Ayothaya Floating Market (ตลาดน้ำอโยธยา, /th/) is a cultural and shopping destination in Phra Nakhon Si Ayutthaya Province, central Thailand. It is less than 2 hours from Bangkok by car and train. The market has operated since May 2, 2010.

Ayothaya Floating Market is located at 65/12, Mu 7, Ayothaya, Tambon Phai Ling, Amphoe Phra Nakhon Si Ayutthaya, which is close to Ayutthaya Railway Station and Wat Maheyong.

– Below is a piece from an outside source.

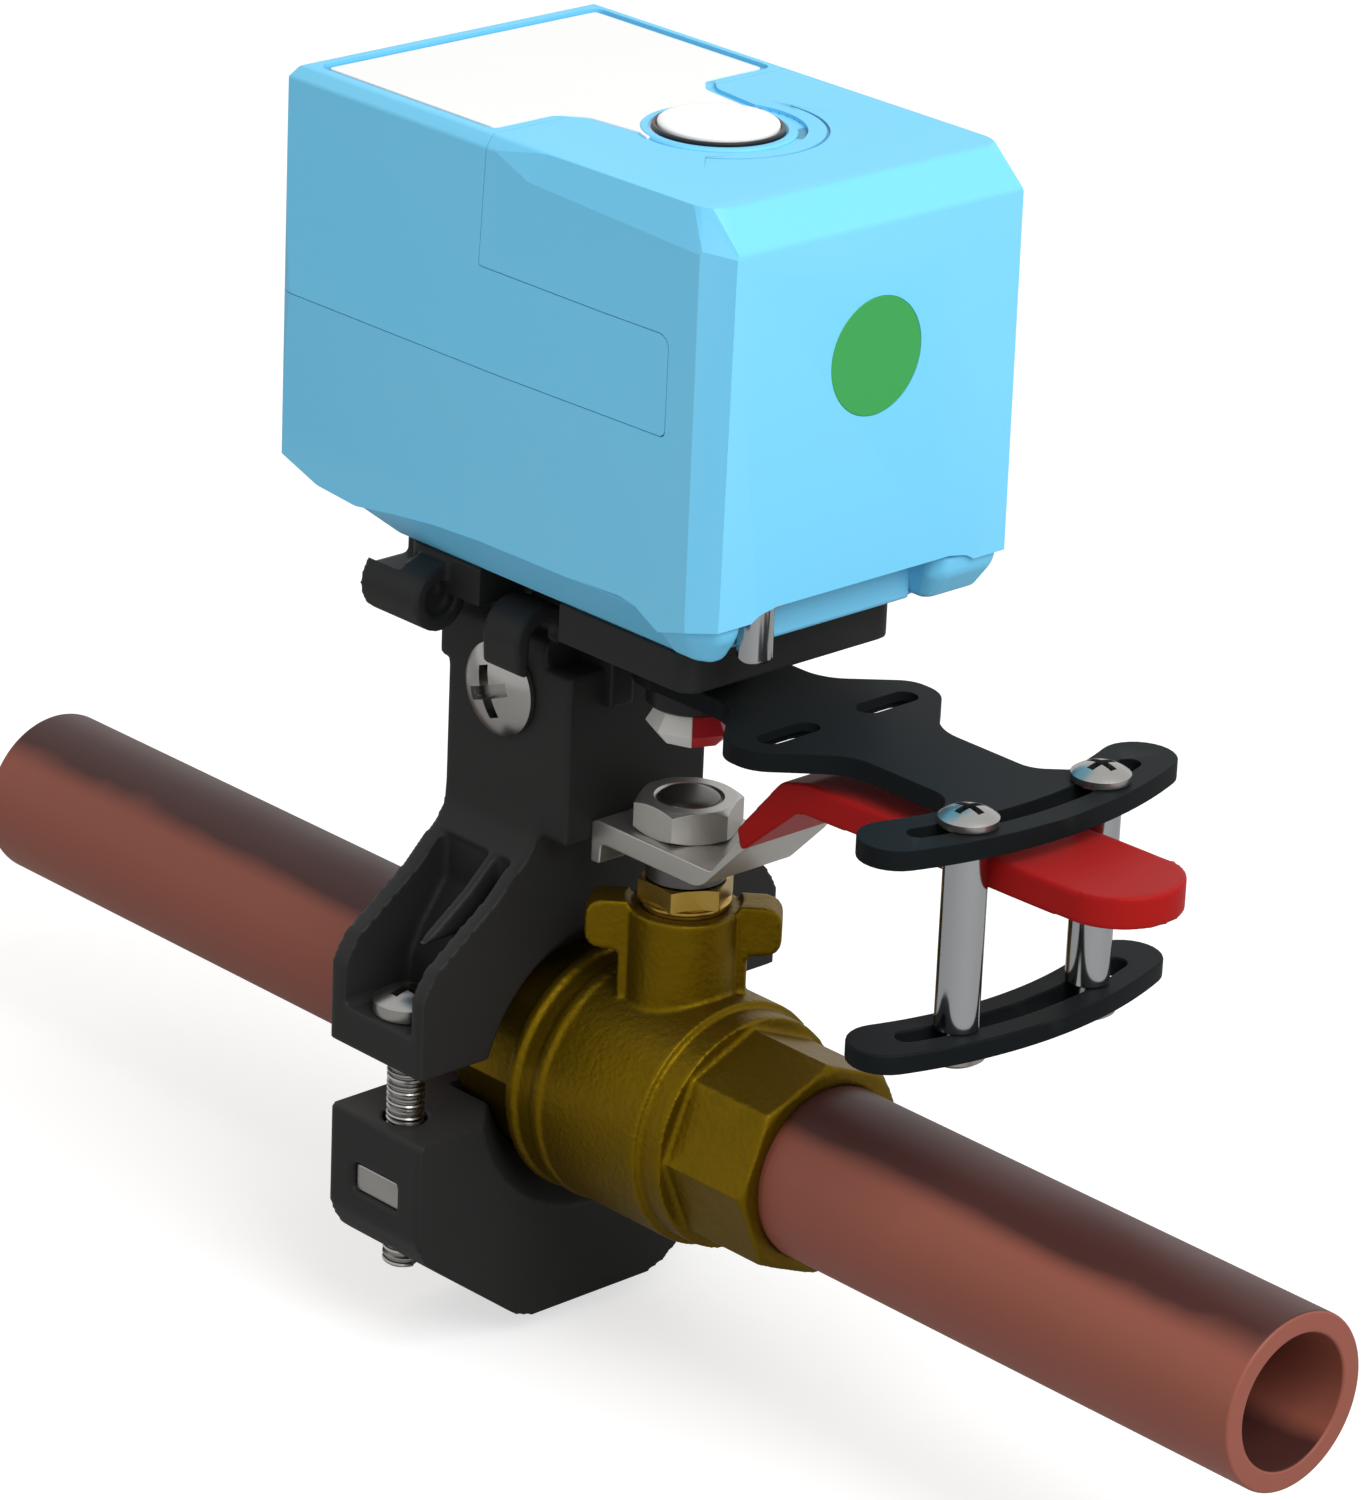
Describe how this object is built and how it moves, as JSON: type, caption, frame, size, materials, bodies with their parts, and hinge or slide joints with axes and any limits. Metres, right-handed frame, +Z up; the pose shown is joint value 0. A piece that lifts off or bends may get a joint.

This market is an artificial floating market unlike other markets including Damnoen Saduak or Amphawa Floating Market.

== Activities ==
The floating market has traditional Thai wooden houses lined along waterways and female vendors who dress in traditional Thai clothes, performing the history of the Ayutthaya War four times per day on weekends and public holidays. It has an area of about 80 rai (31 acres) divided into zones, which are named after the amphoes (districts) and renowned markets of Phra Nakhon Si Ayutthaya.

== Area ==
Goods include a variety of Thai food, as well as sweets, souvenir t-shirts, home decorations, and traditional Thai toys. Visitors can take a boat around the market or ride an elephant to visit the nearby Ayutthaya Historical Park.

The market is open daily from 9:00 am until 6:00 pm.